Systems must address the issue of accountability more effectively. The Woolf Report provided the agency change background for the prison service but Morgan’s analysis of such independent status as 'providing flexibility/freedom and enhancing accountability' was excessively optimistic. Learmont officially concluded that the blame stopped short of Howard, but did find much room for improvement. Questions remained over the appropriateness of Sir John Learmont’s suitability to head the enquiry given a military background. Lewis had never dealt with this type of operation before, but did make notable achievements in some areas. Problems arose in separating himself from policy decisions affecting him.

The experience showed that separating policy from operations is good in theory but doesn’t correlate effectively or ideally with the constitution of the United Kingdom. The system was troubled by ministerial responsibility existing as part of an unwritten constitution.

The apparently flawed Next Steps management restructuring philosophy may have worked better were agency heads genuine political appointments fully answerable to MP’s and the public, and liable to be removed on a change of government. This would have addressed some questions of responsibility and possibly altered the scapegoat philosophy.

However this may not have suited British administrative ideology.
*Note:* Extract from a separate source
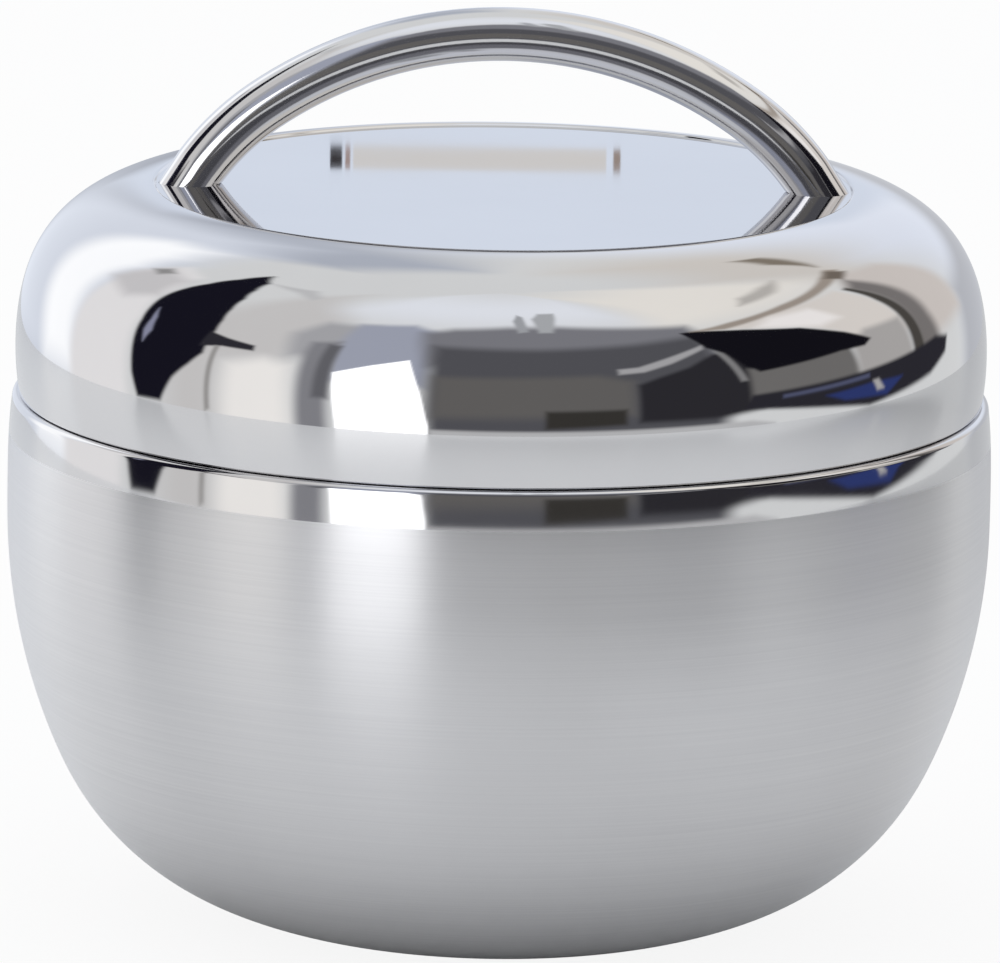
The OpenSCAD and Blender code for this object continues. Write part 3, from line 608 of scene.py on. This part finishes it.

It would have raised new issues of accountability to parliament and to the people. Woolf talked of giving power back to the prisons but this was no longer a realistic possibility or a legitimate expectation. The contractual underpinning of relationships is suggested as specifying what should be done and the money to do it; much like the framework document. This was close to recommending agency status, but did not specifically say so. Where Government wanted to take charge, it must also have taken responsibility.